The Gypsy Moth and the threshold of extinction

gypsy moth flickr photo by followtheseinstructions shared under a Creative Commons (BY-SA) license

In the battle against invasive species, the scientists who are responsible for fighting off and ideally, eliminating the invaders have an unlikely ally — the scientists who try to keep endangered species alive.

For decades, scientists have studied dwindling populations of endangered animals, trying to figure out how to keep them from going extinct. Along the way, they've learned a lot about what happens to a species that's on its last legs, and what kind of situations can push those species over the line from endangered to totally wiped out.

But say that you are instead dealing with an invasive species — an animal that is not native your region and whose presence is upsetting the ecological balance. Turns out, it's possible to intentionally set up the tipping-point scenarios and use them as a weapon against the animals you don't want to survive.

Gypsy moths are a great example of this. While this species hasn't been successfully eradicated in the United States, we have been pretty successful at holding it at bay, and that success is thanks to tricks learned from ecologists.

Entering without a visa

Gypsy moths came to the United States from Eurasia in either 1868 or 1869. That's a much more specific date than we can give for the landfall of most invasive species, but gypsy moths are a strange case. Unlike the vast majority of invasive, we know exactly who brought them from overseas — Etienne Leopold Trouvelot, an artist from the suburban Boston area who was also an avid amateur entomologist. Among his bug-related interests: Starting an American silkworm industry.

Unfortunately, silkworms have a pretty limited diet, heavily favoring mulberry trees for their sustenance. Trouvelot came up with a great idea — cross the picky silkworm moth with the not-even-remotely-picky gypsy moth and maybe you'd end up with a much more hardy source of silk production. This plan went predictably awry when the gypsy moth larvae escaped his backyard breeding facility. Suddenly, the voraciousness that Trouvelot had prized became a big liability.

By the late 1880s, gypsy moths were devouring enough Massachusetts trees that the state launched the first eradication campaign against them. By 1900, that effort had failed so miserably that Massachusetts effectively gave up.

But if you look at the range of gypsy moths today, they only occupy 1/3 of their potential range in the US, said Andrew Liebhold, a research entomologist with the US Forest Service. In fact, there's a huge gypsy moth barrier — a sort of insectoid DMZ — that stretches from Minnesota to North Carolina, effectively hemming in gypsy moths and trapping them in the land they already occupy.

Erected in 1998, it's reduced the rate at which the moths spread by more than 50%. The barrier works by the same mechanism that drives many endangered species to extinction: Lack of ability to find a mate.

On the threshold

An extinction threshold is the minimum number of individuals necessary to maintain a species in the wild. The exact number differs depending on the species, its habitat, and how quickly individuals are dying off — it's an equation, not an absolute number. But, over decades of studying endangered species, scientists have learned that every population has a threshold. If the number of individuals drops below the threshold, then the population is going to go extinct.

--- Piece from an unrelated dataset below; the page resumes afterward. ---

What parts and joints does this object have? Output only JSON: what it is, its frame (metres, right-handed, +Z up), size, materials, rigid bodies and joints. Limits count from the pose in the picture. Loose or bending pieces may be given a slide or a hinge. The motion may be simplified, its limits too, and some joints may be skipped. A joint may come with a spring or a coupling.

"One of the main drivers is mate finding," Liebhold said. "At low population levels, for sexually producing animals, it becomes too difficult for males and females to find one another." Basically, low enough population levels can create a vicious cycle where it becomes impossible to grow the population. The numbers stagnate, they fall, and then the species disappears.

When it comes to endangered species, ecologists spend a lot of time trying to figure out how to avoid letting populations drop below their threshold. With the gypsy moth, different scientists work equally hard at making sure it does.

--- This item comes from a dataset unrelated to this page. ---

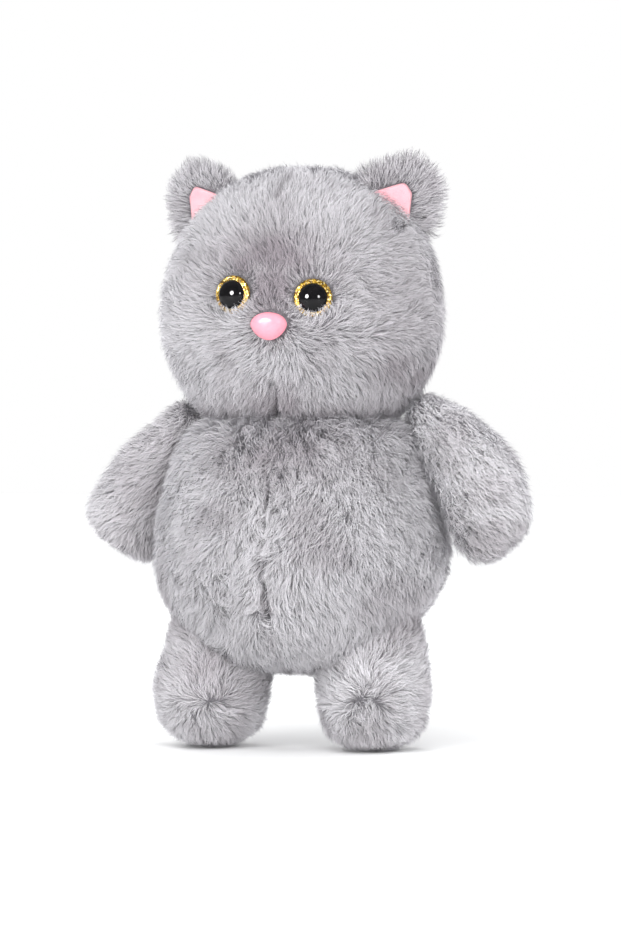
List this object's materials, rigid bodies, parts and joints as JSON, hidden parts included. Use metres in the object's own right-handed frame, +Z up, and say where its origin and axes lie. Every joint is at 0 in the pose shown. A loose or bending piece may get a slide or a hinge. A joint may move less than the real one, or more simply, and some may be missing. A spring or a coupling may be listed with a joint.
{
  "type": "plush cat",
  "caption": "Stuffed plush cat with a big round head, pink-lined ears, glitter eyes, a pink nose and stubby arms and legs.",
  "frame": {"origin": "on the floor, below the middle of the toy's bounding box", "axes": "+Z up, from the soles to the ears; +X towards the toy's own left arm; -Y out of the face"},
  "size_m": [0.256, 0.1558, 0.3294],
  "materials": {
    "grey_pile": "soft brushed pile",
    "pink_velour": "short velour",
    "black_plastic": "glossy",
    "gold_glitter": "gold glitter under clear plastic",
    "pink_plastic": "glossy",
    "washer_plastic": "matt",
    "filling": "loose fibre"
  },
  "bodies": {
    "torso": {"belly_panel_left": "grey_pile", "belly_panel_right": "grey_pile", "back_panel_left": "grey_pile", "back_panel_right": "grey_pile", "torso_stuffing": "filling"},
    "head": {"face_panel_left": "grey_pile", "face_panel_right": "grey_pile", "head_back_panel": "grey_pile", "head_stuffing": "filling", "nose": "pink_plastic", "nose_lock_washer": "washer_plastic", "ear_back_left": "grey_pile", "ear_lining_left": "pink_velour", "eye_pupil_left": "black_plastic", "eye_glitter_ring_left": "gold_glitter", "eye_lock_washer_left": "washer_plastic", "ear_back_right": "grey_pile", "ear_lining_right": "pink_velour", "eye_pupil_right": "black_plastic", "eye_glitter_ring_right": "gold_glitter", "eye_lock_washer_right": "washer_plastic"},
    "arm_left": {"arm_front_panel_left": "grey_pile", "arm_back_panel_left": "grey_pile", "arm_stuffing_left": "filling"},
    "arm_right": {"arm_front_panel_right": "grey_pile", "arm_back_panel_right": "grey_pile", "arm_stuffing_right": "filling"},
    "leg_left": {"leg_front_panel_left": "grey_pile", "leg_back_panel_left": "grey_pile", "leg_stuffing_left": "filling"},
    "leg_right": {"leg_front_panel_right": "grey_pile", "leg_back_panel_right": "grey_pile", "leg_stuffing_right": "filling"}
  },
  "joints": [
    {"name": "neck_turn", "type": "hinge", "parent": "torso", "child": "head", "pos_m": [-0.00535, -0.0021, 0.1795], "axis": [0, 0, 1], "range_deg": [-35, 35], "stiffness_Nm_per_rad": 0.6},
    {"name": "shoulder_swing_left", "type": "hinge", "parent": "torso", "child": "arm_left", "pos_m": [0.06065, -0.0011, 0.178], "axis": [-1, 0, 0], "range_deg": [-25, 70], "stiffness_Nm_per_rad": 0.4},
    {"name": "shoulder_swing_right", "type": "hinge", "parent": "torso", "child": "arm_right", "pos_m": [-0.07135, -0.0011, 0.178], "axis": [-1, 0, 0], "range_deg": [-25, 70], "stiffness_Nm_per_rad": 0.4},
    {"name": "hip_swing_left", "type": "hinge", "parent": "torso", "child": "leg_left", "pos_m": [0.04085, -0.0121, 0.062], "axis": [-1, 0, 0], "range_deg": [-20, 30], "stiffness_Nm_per_rad": 2},
    {"name": "hip_swing_right", "type": "hinge", "parent": "torso", "child": "leg_right", "pos_m": [-0.05155, -0.0121, 0.062], "axis": [-1, 0, 0], "range_deg": [-20, 30], "stiffness_Nm_per_rad": 2}
  ]
}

The gypsy moth barrier zone is set with hundreds of thousands of pheromone-laced traps. The moths use pheromones as a means of communication. The chemicals are like a personal ad saying, "Hey there! I'd like to have sex with you!" As long as the traps remain empty, the scientists know that the barrier zone is gypsy moth-free (or, anyway, free enough). When the moths turn up in the traps, it's a sign that an invasion is underway.

The scientists react by setting out even more traps and by spraying the mating pheromone over the area with a crop duster. It's as if somebody released millions of friendly chatbots into one city's OKCupid sphere. When most of the other profiles on the dating site represent actual humans, it's reasonably easy to find a date in your neighborhood. But if there are suddenly way more fake accounts than real ones — and if those fake accounts engage you and distract you from seeking out the real people — then your chances of ever successfully getting laid go way down.

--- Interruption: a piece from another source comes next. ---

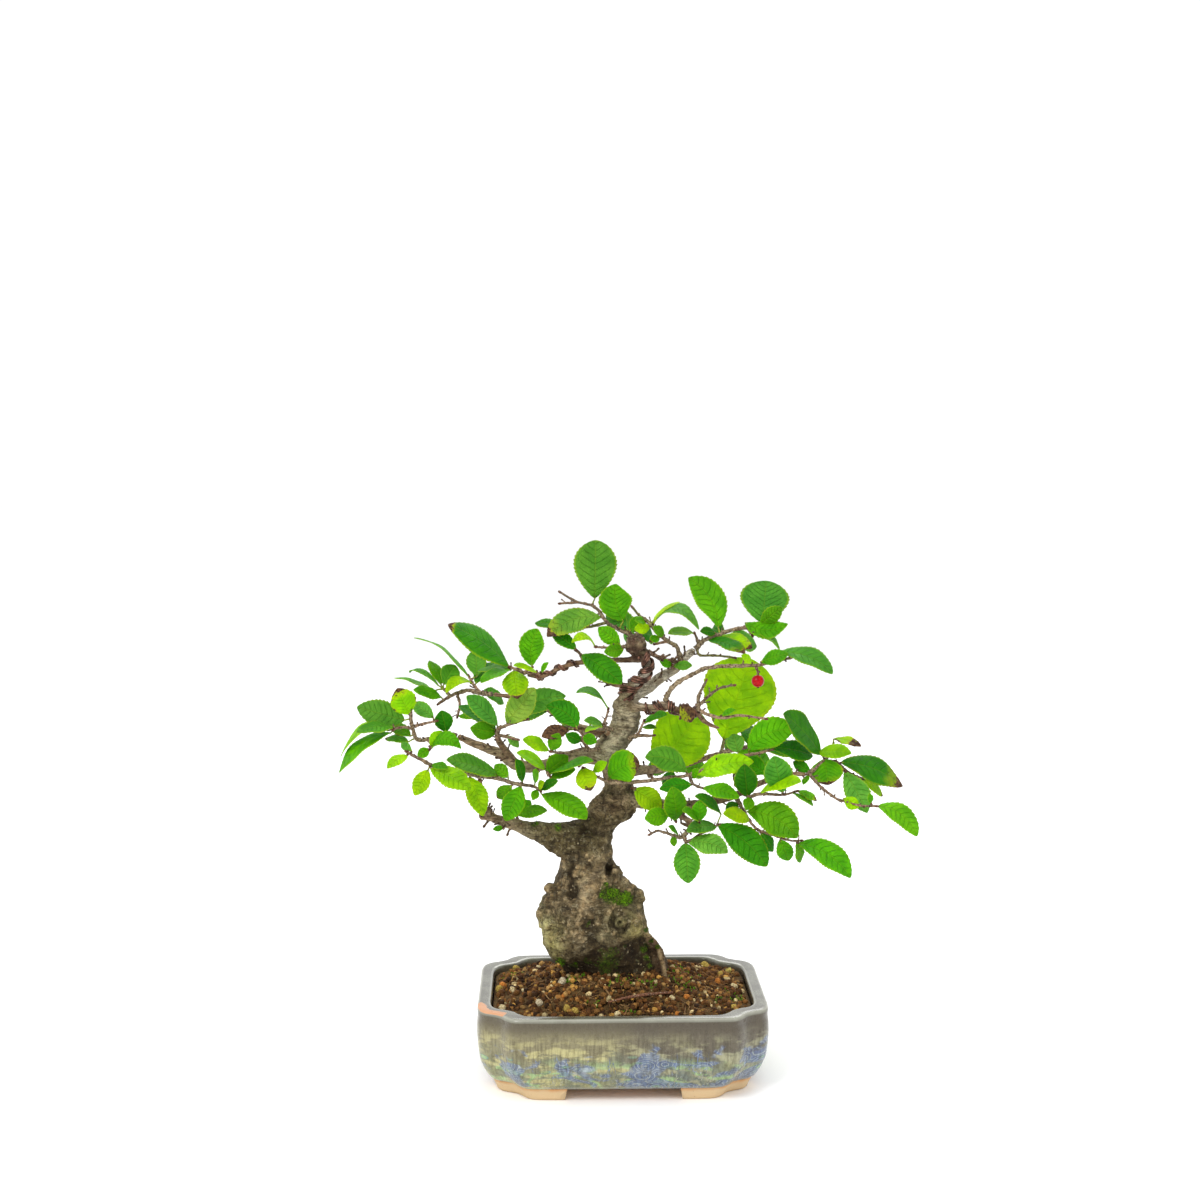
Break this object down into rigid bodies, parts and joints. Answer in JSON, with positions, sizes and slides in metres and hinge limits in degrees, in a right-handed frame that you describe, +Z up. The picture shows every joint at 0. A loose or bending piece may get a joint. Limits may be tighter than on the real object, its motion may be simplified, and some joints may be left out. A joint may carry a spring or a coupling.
{
  "type": "japanese winterberry bonsai in its pot",
  "caption": "Small broadleaf bonsai with a swollen burr trunk, wired branches, toothed leaves and a red berry, in a low rectangular glazed pot with cut corners and feet.",
  "frame": {"origin": "on the surface that the pot stands on, under the middle of the whole piece's bounding box", "axes": "+Z up, +X to the right along the pot's long side, -Y towards the viewer of the pot's front"},
  "size_m": [0.2466, 0.1054, 0.234],
  "materials": {
    "glaze": "mottled glaze over bare clay feet",
    "soil": "loose fired-clay granules",
    "screen": "matt",
    "bark": "rough bark",
    "wire": "copper-brown anodised",
    "leaf": "thin living leaf, slightly waxy",
    "berry": "glossy skin"
  },
  "bodies": {
    "root": {"pot": "glaze", "soil": "soil", "drain_screen_left": "screen", "drain_screen_right": "screen", "trunk": "bark", "berry": "berry", "fallen_twig": "bark", "wire_up_a": "wire", "wire_up_b": "wire", "wire_right": "wire", "wire_left": "wire", "spray_far_left": "leaf", "spray_low_left": "leaf", "spray_low_stub": "leaf", "leaf_low_left": "leaf", "spray_left_mid": "leaf", "spray_left_upper": "leaf", "spray_back_left": "leaf", "spray_wired_left": "leaf", "spray_trunk_left": "leaf", "spray_trunk_upper": "leaf", "spray_under_left": "leaf", "spray_long_shoot": "leaf", "spray_right_inner": "leaf", "spray_right_inner_low": "leaf", "spray_right_low": "leaf", "spray_right_mid": "leaf", "spray_right_knee": "leaf", "leaf_right_knee": "leaf", "spray_far_right": "leaf", "spray_back_right": "leaf", "spray_back_inner": "leaf", "spray_back_middle": "leaf", "spray_crown_top": "leaf", "spray_crown_back": "leaf", "spray_crown_front": "leaf", "spray_knob": "leaf", "spray_crown_right": "leaf", "spray_upper_right": "leaf", "spray_berry": "leaf", "twigs_right": "leaf", "leaf_branch_right": "leaf", "spray_trunk_right": "leaf", "leaves_branch_back": "leaf"}
  },
  "joints": []
}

The moths make small incursions into new territory, but each time they do, the scientists make sure their numbers stay or fall below the extinction threshold. This way, researchers are able to keep gyspy moths inside a quarantine zone and away from vulnerable trees.

This technique won't work with all invasive insects. Scientists would love to use it against the Emerald Ash Borer, for instance, but can't because the ash borer's sex life isn't sufficiently dependent on pheromone signaling. But it's a clever way to turn the tool of extinction thresholds into a weapon, and it's a good reminder that ecology isn't always a hippie-friendly, animal-hugging stereotype.